In 1661, Matthew is kidnapped and shipped to Virginia as an indentured servant, leaving behind his young son and his wife Alex, a time-traveler from 2005, who journeys from Scotland to the New World in search of her husband.
This book is the second in a series, and I haven't read the first one. I don't think that reading the prequel is absolutely necessary, but I can see that it would have helped in some areas. The author expects us to be aware of Alex's time traveling, and doesn't outright state this fact until a bit later. Personally, I was pretty shocked, as I hadn't known that this was a time travel story until that point. After figuring this out, I found very little back story about how everything had come about. The book simply plunges in, with little character introduction, either.
Well, I have a particular disliking for time travel books. But I would have certainly set this preference aside for a short time if the book had been good enough. However, it was not to be.
The plot was pretty clumsy, and I was annoyed by characters tossing the word "aye" into any sentence that didn't already sound historical enough. For seemingly no reason, Alex tells a man she has only known for a few days about her time traveling, when she has kept this a secret from even her most trusted servants - and he believes her without hesitation. Characters are conveniently killed off when their time to exit the story comes up. Matthew tells us, in one chapter, that it has been three years since he has seen his wife, but a few chapters later she tells us that she hasn't seen him for one year.
I couldn't warm up to any of the characters, either. Alex seemed like the typical modern girl thrown into a historical setting. She has the excuse of being from the future, but that didn't make her any less irritating. And she abandons not one but two of her children in the course of the book.
The justification? When she is considering leaving her son and setting out to save her husband, she thinks about taking the boy with her. But then she reasons "But if he died, the estate would go to his greedy uncle, and Matthew wouldn't want that."
Um, what about not wanting your son to die, maybe?
Much about this book reminded me of Outlander, and I don't mean that in a good way.
Like the cartoonishly 'good' hero of that story, Matthew also accepts punishment by flogging for someone else, though he himself is innocent.
Alright, nothing wrong with that.
Time travel and the setting of Scotland - again, fine.
Lots of wince-inducing, exasperating, bad sex - not so good.
And finally, the same things that so disturbed me about Outlander were present here, too.
The author's promotion or take on sex seemed skewed at best, and deeply unsettling at worst. My first hint that she, like Gabaldon, was leaning in this direction came when Alex was on board her ship. She meets a Spanish man who seems some sort of reincarnation of a man she knew in the future. Because this man looks exactly like him, Alex introduces herself, and they proceed to share a flirtatious friendship. But a bit later, she tells us that the man he seems a body double for was her rapist! So she sees her rapist in another time period and immediately heads straight toward him to flirt? What is this?
Belfrage also puts Alex in a situation where she is forced to allow herself to be raped (it's either that or her husband's life).

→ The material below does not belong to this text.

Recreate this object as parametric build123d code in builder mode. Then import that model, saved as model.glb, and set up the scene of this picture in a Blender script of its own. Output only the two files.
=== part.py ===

And later on, unforgivably, Matthew rapes Alex. There is no mistaking it for the couple enjoying themselves. It is rape, and Belfrage makes this very clear. Thus, I was shocked when a few moments afterward, the two are cozily cuddling in bed, making jokes and laughing together. My shock quickly turned to disgust and outrage as the story moved on, and the incident is never brought up again.
In another scene not so long afterward, the two get into an argument. Alex angrily attempts to walk out, but Matthew violently grabs her, throws her down on the bed, and rapes her. Again, no mistaking this. Alex repeatedly, clearly says "NO." She resists. But everything is glossed over with the idea of "Sure, she said no at first, but that was before she started enjoying it!" Because eventually, Alex stops resisting, as if watering the assault down like this makes it all alright. Afterward, Alex assures the reader that she loves Matthew, and again, the incident never comes up again.
This flippant view of rape, blurring it with consensual sex, is just not right. Does Belfrage believe that rape within a marriage cannot occur? That rape isn't that big of a deal? That most of the time women are overreacting? That rape is okay if a woman only minds at first?
This was a huge issue for me, and though I think it should be for everyone, it is sadly the sort of thing that I see in many books these days. Many readers will most likely react to these scenes with the same nonchalance that the author writes into them, or perhaps hardly even notice anything other than another sex scene.
I certainly will not be looking for the other book in this series. Disappointing.
Thanks nevertheless to Troubador Publishing / Matador and NetGalley.com for providing me with an advance review copy of this book.